In other areas, Qatar, Abu Dhabi and Oman, for example, AlMansoori sees a trend in which the government is taking over services. “They are trying to keep costs down,” he said.
In some countries, a service company must act as technological advisor or turnkey operator to make up for a lack of expertise within the national oil company or among independent operators with little field experience. It is essential for a successful company to know how the operators, the companies and local governments like to work.

In many ways, operators in the Middle East are no different from operators anywhere in the world. They want the biggest bang for their bucks, and they’ll choose services on that policy, but when the service offers are close, experience with people gets the nod.

That familiarity falls in line with the way companies do business in the area, he added.
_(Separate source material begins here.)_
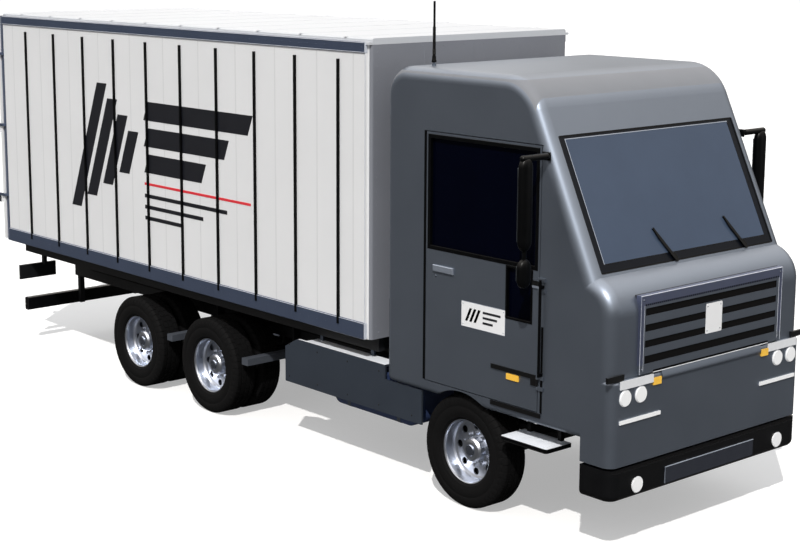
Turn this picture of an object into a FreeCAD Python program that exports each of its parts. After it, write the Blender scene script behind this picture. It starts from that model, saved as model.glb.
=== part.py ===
import FreeCAD
import Part
import Sketcher
import os
import math

# Three-axle box truck with a flat-front cab. X points forward, Y to the truck's left, Z up;
# the ground is Z = 0 and the origin lies under the middle of the truck. Millimetres throughout.

doc = FreeCAD.newDocument("BoxTruck")
sheet = doc.addObject("Spreadsheet::Sheet", "Sizes")

sizes = [
    # wheels and axles
    ("tyreRadius", 505), ("tyreWidth", 275), ("beadStep", 60), ("shoulder", 74),
    ("rimRadius", 286), ("rimThick", 14), ("twinGap", 46), ("wheelSpan", 2400),
    ("bogieSpacing", 1366), ("driveSetback", 2650), ("frontSetback", 1685), ("hubRadius", 112),
    ("hubInset", 78), ("hubWall", 14), ("discThick", 12), ("dishDepth", 128),
    ("boltCircle", 143), ("nutRadius", 17), ("nutLength", 26), ("nutCount", 10),
    ("handHole", 33), ("handCircle", 207), ("handCount", 8), ("kingpinInset", 340),
    ("kingpinRadius", 32), ("bossWall", 26), ("spindleRadius", 45), ("axleTube", 75),
    ("diffRadius", 205), ("diffHalf", 130), ("flangeReach", 14), ("flangeWall", 20),
    ("brakeRadius", 195), ("brakeWidth", 90), ("backplate", 30), ("beamHeight", 110),
    ("beamWidth", 120), ("forkThick", 50), ("hubClear", 0.4), ("forkClear", 6), ("seat", 0.3),
    ("hubBoss", 30), ("hubTail", 40), ("grooveWidth", 12), ("grooveDepth", 10), ("drumStep", 18),
    ("drumOut", 60),
    # frame
    ("frameWidth", 860), ("railTop", 1010), ("railHeight", 250), ("railFlange", 80),
    ("railThick", 10), ("railFrontGap", 395), ("railRearGap", 26), ("runnerHeight", 140),
    ("bearerHeight", 150), ("bearerWidth", 60), ("bearerCount", 12), ("crossWidth", 60),
    ("crossCount", 7), ("crossHeight", 150), ("crossDrop", 45), ("bearerEnd", 100),
    ("sillInset", 188), ("sillWidth", 70), ("springWidth", 80), ("springPad", 40),
    ("springDepth", 62), ("springHalf", 760), ("springRise", 150), ("springTip", 26),
    ("bogiePad", 70), ("bogieRise", 140), ("bogieTip", 40), ("mountHeight", 50),
    # box body
    ("boxFront", 1925), ("boxLength", 6641), ("boxWidth", 2596), ("boxHeight", 2716),
    ("wallThick", 28), ("floorThick", 110), ("frontWall", 66), ("frontInset", 16),
    ("postRound", 30), ("roofDrop", 26), ("roofThick", 24), ("roofRise", 31), ("roofInset", 42),
    ("bottomRail", 158), ("topRail", 101), ("railProud", 12), ("railChamfer", 6),
    ("stripCount", 10), ("stripFirst", 370), ("stripLast", 550), ("stripWidth", 26),
    ("stripProud", 20), ("stripLow", 92), ("stripTop", 168),
    # rear frame and cargo doors
    ("rearFrame", 60), ("rearPost", 70), ("rearHeader", 120), ("cargoDoorThick", 42),
    ("cargoDoorGap", 16), ("cargoDoorOver", 22), ("cargoHingeOver", 40), ("cargoHingeBack", 43),
    ("cargoPin", 12), ("cargoHingeTall", 80), ("hingeInset", 505), ("hingeStrap", 160),
    ("hingePlate", 12), ("lockRod", 13), ("lockRodOut", 24), ("lockRodIn", 220),
    ("lockRodApart", 680), ("doorLift", 20), ("doorDrop", 25),
    # cab
    ("cabGap", 215), ("cabLength", 2685), ("cabWidth", 2500), ("cabWall", 60),
    ("cabFloorThick", 60), ("cabHeight", 2705), ("sillDrop", 155), ("noseHeight", 1160),
    ("noseShelf", 215), ("noseDrop", 78), ("screenLean", 0.474), ("screenHeight", 1080),
    ("screenSide", 124), ("screenLift", 10), ("screenFoot", 20), ("screenRound", 14),
    ("wiperRight", -277), ("wiperLeft", 656), ("wiperSlant", 170), ("wiperLow", 12),
    ("wiperWidth", 18), ("wiperDepth", 14), ("pivotLength", 60), ("pivotWidth", 34),
    ("pivotDepth", 20), ("wiperHigh", 270), ("screenGlass", 8), ("chinDrop", 185),
    ("chinLength", 298), ("chinProud", 25), ("chinHeight", 710), ("chinRound", 36),
    ("chinSide", 88), ("chinDeep", 130), ("sillRound", 50), ("noseRound", 300),
    ("browRound", 430), ("rearRound", 265), ("sideRound", 110), ("archIn", 560),
    ("archClear", 50), ("humpHalf", 450), ("humpHeight", 210), ("humpGap", 425),
    ("humpWall", 40),
    # cab doors
    ("doorSetback", 780), ("doorLength", 1355), ("doorRise", 115), ("doorHeight", 2205),
    ("doorSeam", 8), ("windowFrame", 45), ("windowSill", 1208), ("kerbLength", 286),
    ("kerbIn", 83), ("kerbGap", 40), ("kerbHeight", 431), ("paneRound", 16),
    ("doorHingeOut", 10), ("doorBarrel", 9.5), ("doorHingeTall", 60), ("doorHingeLow", 250),
    ("doorHingeHigh", 1070), ("doorLug", 70), ("handleLength", 253), ("handleHeight", 58),
    ("handleProud", 20), ("handleRound", 7), ("handleBack", 102), ("handleDrop", 155),
    ("rubLength", 530), ("markerIn", 206), ("markerLength", 141), ("markerLift", 212),
    ("markerHeight", 52), ("rubHeight", 38), ("rubProud", 12), ("rubLow", 45), ("rubStep", 318),
    ("grabHeight", 810), ("grabRadius", 12), ("grabOut", 35), ("grabLift", 310),
    ("grabAhead", 44), ("grabFoot", 60),
    # front
    ("grilleHalf", 934), ("grilleLift", 380), ("grilleHeight", 644), ("grilleDepth", 42),
    ("grilleSide", 46), ("grilleTopBar", 88), ("grilleFoot", 76), ("grilleSkin", 12),
    ("grilleProud", 24), ("grilleRound", 8), ("slotCount", 4), ("slotHeight", 60),
    ("badgeRound", 12), ("badgeHalf", 108), ("badgeHeight", 254), ("badgeLift", 210),
    ("lampBarLift", 640), ("lampBarHeight", 68), ("lampBarIn", 765), ("lampBarOut", 1162),
    ("endOut", 1305), ("endIn", 1110), ("endDepth", 24), ("endHeight", 50), ("amberWidth", 95),
    ("amberHeight", 60), ("amberLift", 613), ("roundLampLift", 563), ("roundLampIn", 907),
    ("roundLampOut", 1097), ("roundLamp", 63), ("lineLift", 355), ("lineHeight", 30),
    ("lineIn", 665), ("lineOut", 1160), ("lampProud", 13), ("bumperHeight", 268),
    ("bumperDrop", 22), ("bumperDepth", 330), ("bumperProud", 35), ("bumperWall", 90),
    ("bumperRound", 110), ("bumperUnder", 60), ("bumperArm", 120), ("bumperArmDrop", 70),
    ("lipDepth", 26), ("lipHeight", 24), ("fogY", 935), ("fogLift", 112), ("fogLamp", 62),
    ("plateHalf", 590), ("plateHeight", 140), ("plateLift", 45),
    # sides under the box
    ("skirtGapRear", 875), ("skirtGapFront", 510), ("skirtHeight", 455), ("skirtRound", 120),
    ("skirtUnder", 205), ("skirtInset", 63), ("skirtThick", 20), ("skirtSlope", 190),
    ("skirtGap", 8), ("tankLength", 1160), ("tankGap", 650), ("tankRound", 140),
    ("tankInset", 123), ("tankWidth", 485), ("tankDrop", 445), ("tankHeight", 440),
    ("stepGap", 540), ("stepLength", 530), ("stepDrop", 160), ("stepRound", 24), ("legIn", 8),
    ("stepInset", 250), ("stepOut", 50), ("stepThick", 38), ("guardProud", 40), ("hookDrop", 60),
    ("hookHalf", 18), ("hookClear", 15), ("hookLap", 40), ("guardLength", 670),
    ("guardDrop", 320), ("guardThick", 70), ("guardWidth", 100), ("guardClear", 35),
    # rear boards and underrun bar
    ("boardGap", 41), ("boardThick", 30), ("boardLength", 494), ("boardInset", 76),
    ("boardDrop", 199), ("boardStay", 160), ("boardHeight", 176), ("barDrop", 346),
    ("barHeight", 158), ("barRound", 22), ("barHalf", 1130), ("barThick", 90), ("barBack", 4),
    ("tailProud", 22),
    # mirrors and antenna
    ("mirrorAhead", 42), ("mirrorDepth", 85), ("mirrorOut", 180), ("mirrorWidth", 185),
    ("mirrorHeight", 755), ("mirrorTop", 59), ("mirrorRound", 40), ("smallGap", 61),
    ("smallHeight", 240), ("mirrorArm", 18), ("mirrorLift", 12), ("mirrorFoot", 14),
    ("antennaBack", 361), ("antennaIn", 250), ("antennaHeight", 560), ("antennaRadius", 6),
    # inside the cab
    ("seatMiddle", 730), ("seatWidth", 500), ("seatLength", 480), ("seatHeight", 500),
    ("seatBack", 710), ("seatThick", 130), ("seatLean", -30), ("seatSetback", 1635),
    ("dashDepth", 705), ("dashLift", 380), ("dashDrop", 200), ("steerRadius", 225),
    ("steerTube", 15), ("steerAhead", 320), ("steerDrop", 20), ("columnRadius", 28),
    # engine and shafts
    ("engineSetback", 575), ("engineLength", 1250), ("engineHalf", 340), ("engineClear", 50),
    ("engineHeight", 560), ("castRound", 60), ("footIn", 200), ("footRise", 80),
    ("footHeight", 80), ("gearboxLength", 800), ("gearboxHalf", 230), ("shaftRadius", 60),
    ("mountPad", 90), ("cabMountIn", 110),
]
row = 0
for alias, value in sizes:
    row += 1
    sheet.set("A%d" % row, alias)
    sheet.set("B%d" % row, str(value))
    sheet.setAlias("B%d" % row, alias)
doc.recompute()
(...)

In the United States and Canada, a service company might pick up a job for a specific task, complete the job in 9 months to a year and move on to the next contract.

Typically, outside of North America, much of the work is handled under longer-term contracts, 3 to 5 years. People expect to work together for long periods of time, and they expect business relationships and personal relationships to last as well.

Representatives of major service companies have seen that first hand as they went into an operator’s office with a pitch for a product or service and found cold receptions. “If they have a choice, they’ll go with the person they like,” Al-Alawi said. “The 10-minute sales pitch doesn’t work. You must sit down, have tea, chat and visit when it’s not about company business. Make jokes. Maintain the relationship.”

That kind of relationship pays off in more ways than contract-to-contract business. AlMansoori employs people from 35 nationalities, and it can find ways to align its operations with the cultures of the people it works with. Those personal relationships also work well when the company tries to break into the business community in a new country. It’s easy to get positive recommendations from friends if the quality of work makes the recommendation an honest one.